A Novel Approach for Analysis of Rocking Curve X-Ray Diffraction Imaging Data (RC-XRDI) on 4H-SiC Using Cumulative Integrated Intensity (CII) Method.

Abstract

This paper presents a novel method of using cumulative integrated intensity (CII) to analyse rocking curve x-ray diffraction imaging (RC-XRDI) data. This method overcomes several limitations of traditional complex non-ideal curve fitting, which often results in inaccurate peak detection and full width at half maximum (FWHM) extraction. These complex non-ideal rocking curves arise in cases where additional features are present, such as peak splitting and multiple peaks. The application of the method also avoids the need for curve fitting and time-consuming calculations, allowing the extraction of peak widths at various normalized height-intensities (FWxM) and revealing extra information about defects. By analysing the broadening and peak position of the rocking curves for different defects, RC-XRDI provides insights into the nature and distribution of these defects within the material.
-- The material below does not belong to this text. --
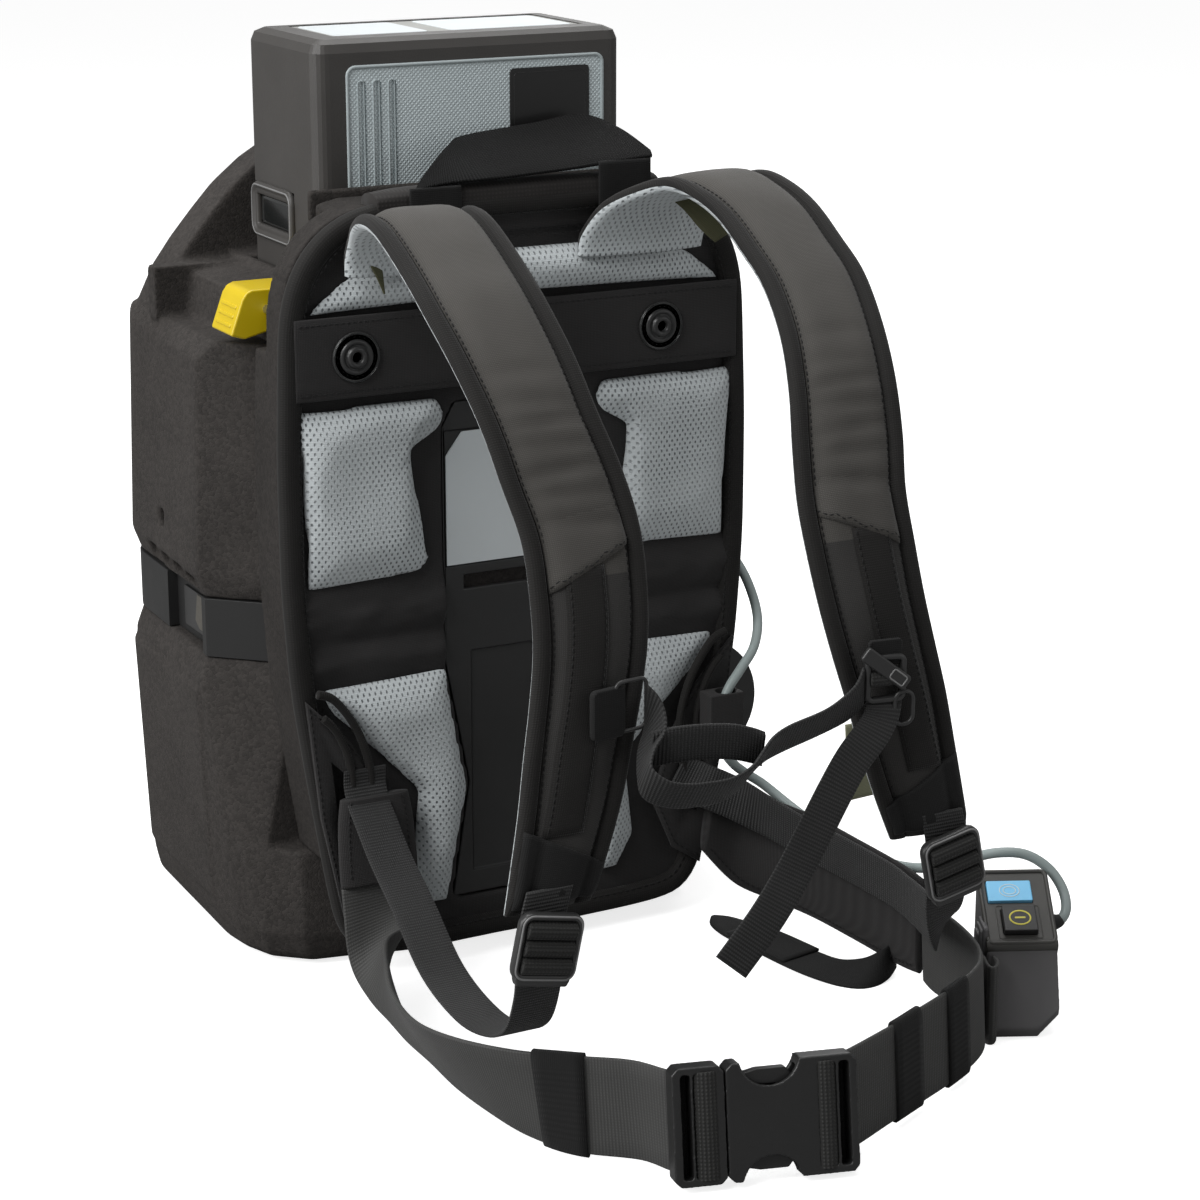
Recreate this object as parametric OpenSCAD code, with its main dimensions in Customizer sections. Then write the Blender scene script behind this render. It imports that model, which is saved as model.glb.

Applied to RC-XRDI of a 4H-SiC 10 μm-thick homo-epitaxial layer on a substrate, the CII method was used to detect shifts in peak position and generate maps of full width at 1%, 10%, and 50% of maximum intensity, offering a detailed view of defect-induced broadening. Our results demonstrate that the CII method provides improved accuracy and requires fewer computations compared to curve-fitting techniques, making it particularly useful where precise defect characterization is critical. Moreover, background intensity was detected pixel-by-pixel using cubic smoothing splines, and the CII method provided robust validation for the precision of this background detection.